Thanks for all of your comments. I got to the art supply store and purchased the medium not the gel. I hope that was the right stuff. A little pricey. I tried it out on a scrap of fabric. It bonded, but not like cement. Meaning...I could easily pull it up. Did I do anything wrong or is that normal? I used a tacking iron set on medium. Will this stuff hold the fabric if a little tension is applied?
Yes, it's the medium I use as the fabric adhesive.
I cook the fabric mats in the dry mount press and some fabrics stick very aggressively, others I can pull off.
I have never had one bubble up, if that's what you're worried about.

I got to thinking about the last time I had a glue oozing issue on a mat. The only time I could think of it was when I still sold that beautiful India silk from FFMI and the only way I could get it to stick uniformly to anything was to lay it down when the muck was still a little tacky. I deepsixed those samples and haven't worried about it since.
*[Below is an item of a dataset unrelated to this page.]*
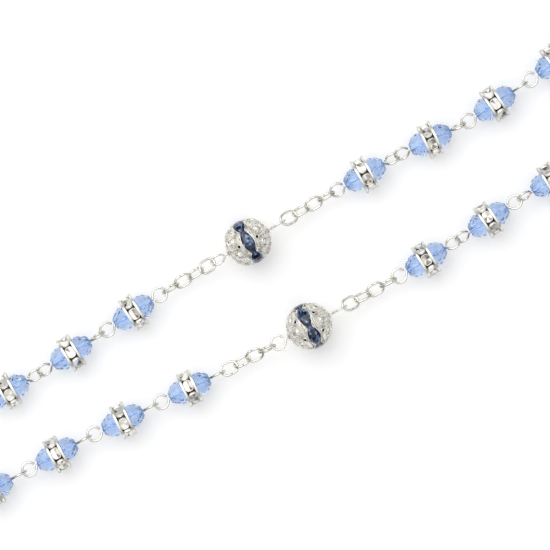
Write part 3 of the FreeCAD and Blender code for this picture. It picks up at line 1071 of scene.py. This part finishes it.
def dress_centrepiece(body):
    """A bezel, a wreath of clear stones and a beaded edge on the oval, and its cut stone."""
    low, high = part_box("centrepiece_stone")
    middle = (low + high) / 2 / MM
    half_u, half_v = ((high - low).x / 2 / MM, (high - low).y / 2 / MM)
    face = middle.copy()
    face.z = high.z / MM - CENTRE_PROUD
    at = Matrix.Translation(face * MM)
    trim = Piece(SATIN)
    bezel(trim, Vector((0, 0, 0.15)), oval(half_u + 0.15, half_v + 0.15), 0.26, 48)
    wreath = Piece(CLEAR)
    chance = random.Random(33).random
    place_on = oval(half_u + 1.75, half_v + 1.5)
    for k in range(WREATH_STONES):
        x, y = place_on((k + 0.5) / WREATH_STONES)
        bezel(trim, Vector((x, y, 0.15)), round_outline(0.92), 0.16)
        cut_stone(wreath, Vector((x, y, 0.05)), AHEAD, ASIDE, round_outline(0.82), 0.35, chance)
    edge = oval(half_u + 3.15, half_v + 2.85)
    for k in range(EDGE_GRAINS):
        x, y = edge(k / EDGE_GRAINS)
        granule(trim, Vector((x, y, 0.08)), 0.24)
    place("centrepiece_trim", trim.mesh("centrepiece_trim"), at, body, None, "silver")
    place("centrepiece_wreath", wreath.mesh("centrepiece_wreath"), at, body, None, "clear_crystal")
    gem = Piece(NAVY)
    cut_stone(gem, Vector((0, 0, 0)), AHEAD, ASIDE, oval(half_u, half_v), CENTRE_PROUD, chance)
    place("centrepiece_gem", gem.mesh("centrepiece_gem"), at, body, "centrepiece_stone", "navy_crystal")


CHILD_OF = {j["parent"]: j["child"] for j in frame["joints"]}

chance = random.Random(7)
seed = 0
for body, members in frame["record"]["behaviour"]["bodies"].items():
    for node in members:
        if "bead" in node:
            dress_beads(node, body, chance)
        elif "our_father" in node:
            seed += 1
            dress_father(node, body, seed)
        elif "chain" in node:
            dress_chain(node, body)
        elif node == "cross":
            dress_cross(node, body)
        elif node == "centrepiece":
            dress_centrepiece(body)
for node in ("centrepiece", "cross"):
    for slot in frame["nodes"][node].material_slots:
        slot.link = "OBJECT"
        slot.material = SILVER


# ---------------------------------------------------------------- stage, light and view


def middle_between(first, second):
    low_a, high_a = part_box(first)
    low_b, high_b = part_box(second)
    return (low_a + high_a + low_b + high_b) / 4


def make_floor():
    """A pale seamless table."""
    material, tree, shader = new_material("pale_table")
    soft = noise(tree, 3, 2.0)
    tree.links.new(ramp(tree, soft, ((0.3, (0.90, 0.90, 0.91)), (0.7, (0.93, 0.93, 0.935)))),
                   shader.inputs["Base Color"])
    shader.inputs["Roughness"].default_value = 0.85
    shader.inputs["Specular IOR Level"].default_value = 0.1
    shader.inputs["Emission Color"].default_value = (1.0, 1.0, 1.0, 1.0)
    shader.inputs["Emission Strength"].default_value = TABLE_GLOW
    work = bmesh.new()
    bmesh.ops.create_circle(work, cap_ends=True, segments=96, radius=8.0)
    mesh = bpy.data.meshes.new("table")
    work.to_mesh(mesh)
    work.free()
    mesh.materials.append(material)
    floor = bpy.data.objects.new("table", mesh)
    floor.location = (0, 0, -0.0001)
    bpy.context.scene.collection.objects.link(floor)


def make_world():
    """A white tent that darkens towards its foot, so that wire and rims have a drawn edge."""
    world = bpy.data.worlds.new("tent")
    bpy.context.scene.world = world
    world.use_nodes = True
    tree = world.node_tree
    place_node = tree.nodes.new("ShaderNodeTexCoord")
    split = tree.nodes.new("ShaderNodeSeparateXYZ")
    tree.links.new(place_node.outputs["Generated"], split.inputs["Vector"])
    tree.links.new(ramp(tree, split.outputs["Z"], TENT), tree.nodes["Background"].inputs["Color"])
    tree.nodes["Background"].inputs["Strength"].default_value = 1.0


def view_axes():
    turn = math.radians(VIEW_TURN)
    right = Vector((math.cos(turn), math.sin(turn), 0))
    return right, UP.cross(right)


def make_lights(target):
    right, up = view_axes()
    towards = (up - right).normalized() * 0.75 + UP * 1.0
    data = bpy.data.lights.new("window", "AREA")
    data.shape = "DISK"
    data.size = WINDOW_SIZE
    data.energy = WINDOW_POWER
    light = bpy.data.objects.new("window", data)
    light.location = target + towards * 0.8
    light.rotation_mode = "QUATERNION"
    light.rotation_quaternion = towards.to_track_quat("Z", "Y")
    bpy.context.scene.collection.objects.link(light)


def make_camera(target):
    data = bpy.data.cameras.new("above")
    data.sensor_width = SENSOR
    data.lens = SENSOR * VIEW_FROM / VIEW_WIDTH
    data.clip_start = 0.05
    data.clip_end = 20.0
    camera = bpy.data.objects.new("above", data)
    camera.location = target + UP * (VIEW_FROM * MM)
    camera.rotation_euler = (0, 0, math.radians(VIEW_TURN))
    bpy.context.scene.collection.objects.link(camera)
    bpy.context.scene.camera = camera


view_middle = middle_between("our_father_2", "our_father_3") + Vector((*VIEW_SHIFT, 0)) * MM
view_middle.z = VIEW_HEIGHT
make_floor()
make_world()
make_lights(view_middle)
make_camera(view_middle)
bpy.context.scene.view_settings.view_transform = "Standard"

bpy.context.view_layer.update()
I really can't think of a time when it oozed if you let it dry completely and then reheated it.

The biggest headaches with oozing came with wrapping some lighterweight fabrics (esp. India) on liners. Oy vey, those scoop liners wrapped with silk still give me nightmares! I mean to try the gloss medium on those and see if I can use it with success when it is still a little tacky. Since it is a thinner goop, maybe it won't be as much of an issue. Ah, but, I'm really just thinking out loud. Don't mind me.

Once I heard in Hugh's class that it was C/P, I made the decision there to use it as my "default fabric adhesive." Like you, most of what I frame with a fabric mat or backer has value.

You oughta give the medium a whirl, though. It is very easy to use in comparison to the muck. Just being able to get it more neatly out of the bottle makes it worth it to me.

edie the inthegluingmood goddess
Great thread all!!!

This topic has given me both vital and subtle information that a whole lifetime of framing experience might not have ever produced.

Thank you everyone for being so willing to share're what makes this forum my best resource in the industry.